Просветленный хаос (Хазанов) - страница 107

Но уже пора, доцент Журавский поглядывает на часы. Он встал и вышел на главную аллею. Туман окончательно разошёлся. Мы шагаем к воротам. До свидания! Сердце Оли билось в граните всю ночь. Её глаза всё ещё открыты и провожают нас.

Десять часов, в подвале областной больницы, находится раздевалка для студентов, мы облачаемся в белую униформу, выходим наверх. Солнце блещет в широких окнах терапевтического отделения, десять халатов плетутся за шествующим впереди наставником, десять крахмальных шапочек приоткрывают девичьи чёлки; академические группы в провинциальном мединституте невелики. Доцент Журавский остановился в конце коридора, постукивает костяшками пальцев; дверь отворяется Ты здесь, как в камере, в одиночной палате-изоляторе, полулежишь на высоких подушках, твои лиловые губы ловят воздух, грудь, едва проступающая, поднимает больничную рубашку в такт учащённому дыханию. Глаза тревожно блестят. Малиновый румянец на щеках красит тебя, Оля. Ты хороша, как никогда. Этого достаточно для диагноза. Преподаватель присаживается боком на твою кровать, поигрывает изобретением Лаэннека.

«Лицо Корвизара, — со вкусом произнёс, глядя на больную сверху вниз, доцент Журавский, который любил историю медицины. — Описано лейб-врачом Наполеона Корвизаром. Обратите внимание на цианоз губ, щёк, кончика носа. Болезнь надевает на лицо пациента маску. Нужно уметь её распознать…».

«Э, нет, — он покачивает головой. Девицы, одна за другой, вооружились фонендоскопами, повесили на шею никелированные рога, — нет, друзья мои, вот этот простой прибор надёжней, дерево обладает замечательной звукопроводимостью, не так громко, но зато звук чистый, и шумы сердца отчётливей. Лучше, чем металл и… и, например, чем камень. Коллега меня поддержит…».
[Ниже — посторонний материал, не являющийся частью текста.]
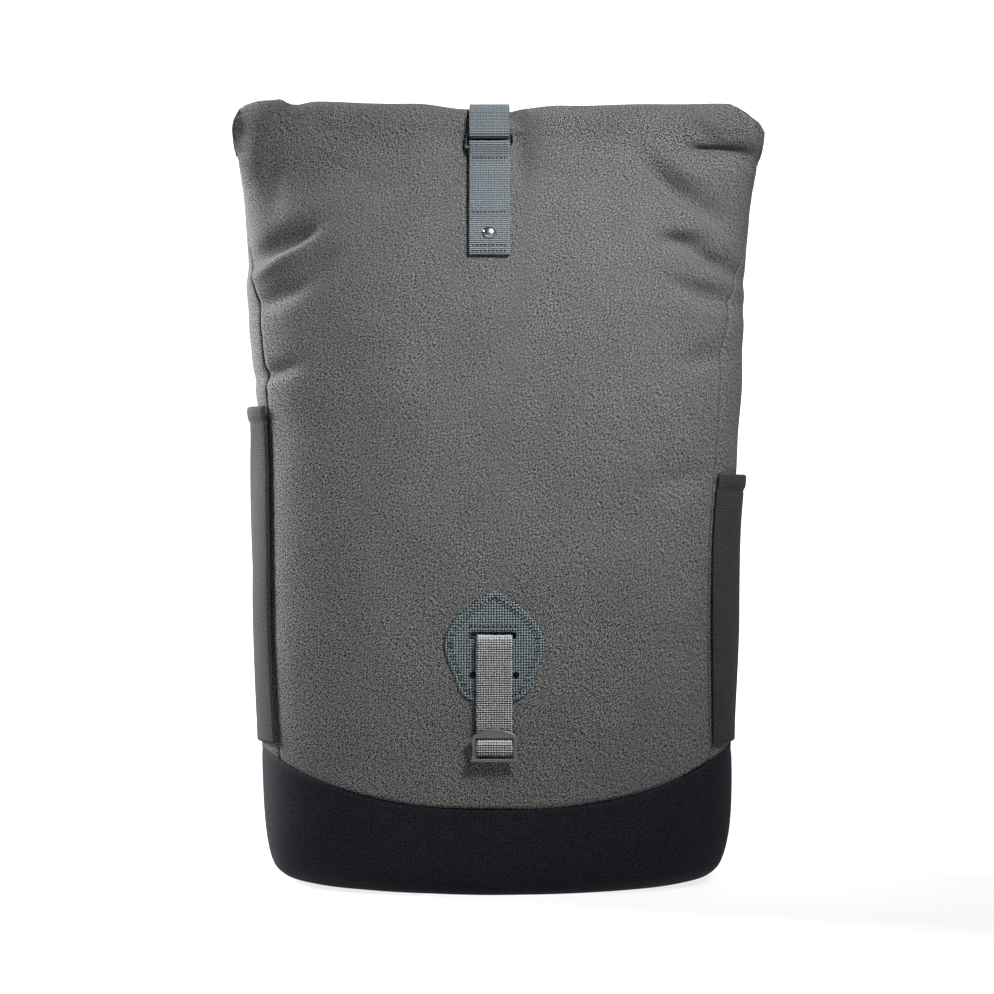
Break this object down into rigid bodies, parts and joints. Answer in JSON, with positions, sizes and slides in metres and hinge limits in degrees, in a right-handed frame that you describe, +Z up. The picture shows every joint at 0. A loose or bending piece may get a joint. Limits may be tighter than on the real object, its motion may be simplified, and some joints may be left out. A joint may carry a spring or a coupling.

Доцент указывает на меня. Я киваю.

«Кардиолог должен тренировать свой слух. Слышите? Бой перепела, трёхчленный ритм. Ту-ук, тук-тук. Патогномоничный симптом порока митрального клапана… Кто-нибудь из вас слышал, как стучит, словно молоточком, перепёлка?..».

И он уверенно приподнимает твою рубашку, повыше, там бледные полудетские холмики, там ямка между ключицами, — приставляет свою дудочку, устремляет в пространство задумчивый взор. Больная, испуганная, безмолвная, вздрогнув под стетоскопом, опускает ресницы.

«Па-азволь!» — раздалось в дверях. Девушки расступились. Доцент Журавский поморщился, вставая. Два санитара вкатили тележку, прикрытую простынёй. Кислород для Оли?

«Ошибаетесь, доктор…» В самом деле, кто же так возит громоздкие металлические баллоны с живительным газом. Больная лежит, по-прежнему тяжело дыша, на высоких подушках. Сейчас её глаза открыты. Странная, как у некоторых кукол, способность то отпускать, то поднимать фарфоровые глаза. Доцент Журавский откинул простыню — там стоит гранитный памятник. Там её медальон с широко открытыми удивлёнными глазами. Зачем он здесь? Я знаю, ты ждёшь и не находишь меня.